К тому времени достаточно уже знаменитый “свердловский рок” в реальности представлял собой замкнутую группу человек из десяти, между собою задолго и накрепко переругавшихся. С одной стороны, друг друга они терпеть не могли, с другой – новичков в свой гадюшник старались не допускать. Что ни говори, а дело не только в амбициях: время стояло позднесоциалистическое, полувоенное, чувство опасности распространялось на всех, даже на близких друзей. В мае 1985-го уже вяло дул “апрельский ветер перемен”, а в Уфе газетные статьи приговаривали Юру Шевчука чуть ли не к расстрелу...
Рокеры могли с тобой дружить, пить, разговоры разговаривать, но всегда существовала некая корпоративная грань, переступить которую не удавалось почти никому. Над наусами, которых все знали еще со времен рок-семинаров, зависла некая неопределенность: “Невидимкой” “махры” готовы были даже восхищаться, но авторов все еще пытались при встрече милостиво по головке погладить. Но был ход: старые супергруппы дружно приказали долго жить и о себе вспоминать, начиналась “эпоха сольников”. Тут “махры” готовы были с наусами посотрудничать, но на вторых – для “Hay” – ролях. Слава с Димой, которым юношеской гордыни в те времена было тоже не занимать, мудро стерпели. Они пошли в “наймиты”.

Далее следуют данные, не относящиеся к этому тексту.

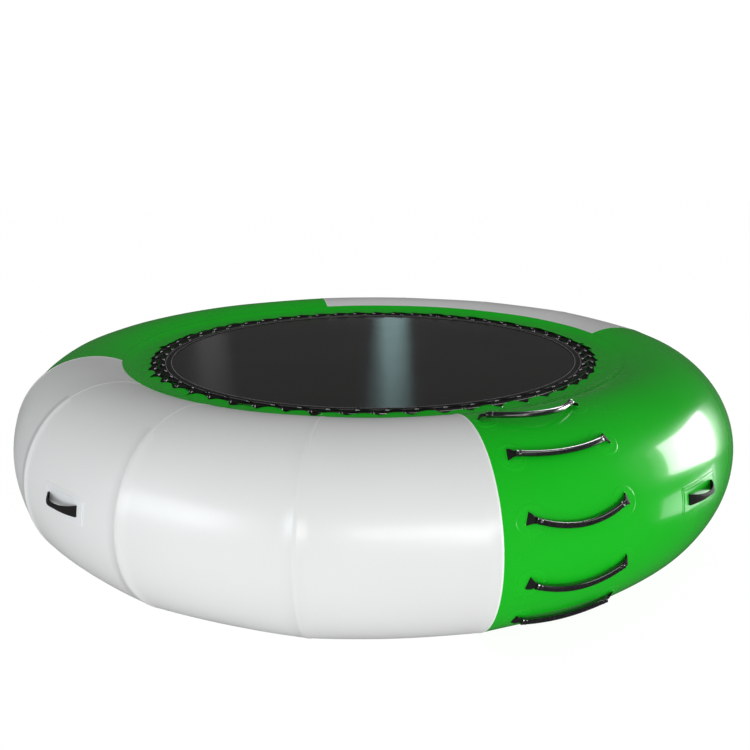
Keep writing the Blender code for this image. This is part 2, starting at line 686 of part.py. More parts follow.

Уже в мае 1985-го они в качестве сессионных музыкантов работают в проекте Жени Димова, бывшего руководителя и барабанщика группы “Трек”, записывают с ним ультраметаллический альбом под названием “Мост”. Чуть позже, в июне–июле, тоже в качестве сессионников работают над записью альбома Егора Белкина “Около радио”. Там же, во время перерыва, всем “Наутилусом” записывают с Настей Полевой Славину песню “Клипсо-Калипсо”, записывают просто так, чтобы Насте помочь. В августе помогают Пантыкину записать музыку к спектаклю Свердловского ТЮЗа “Три пишем, два в уме”; это, кстати, одна из самых смешных их записей, пели песни Андрея Макаревича “в оригинальной упаковке”, веселились до упаду.
Но и в рамках “Hay” двигались вперед: чуть не каждый день – репетиции, 1 июня состоялись первые гастроли в Челябинске, там играли в каком-то заводоуправлении с Настей в роли вокалистки, но без Шевчука, который обещал приехать и не смог.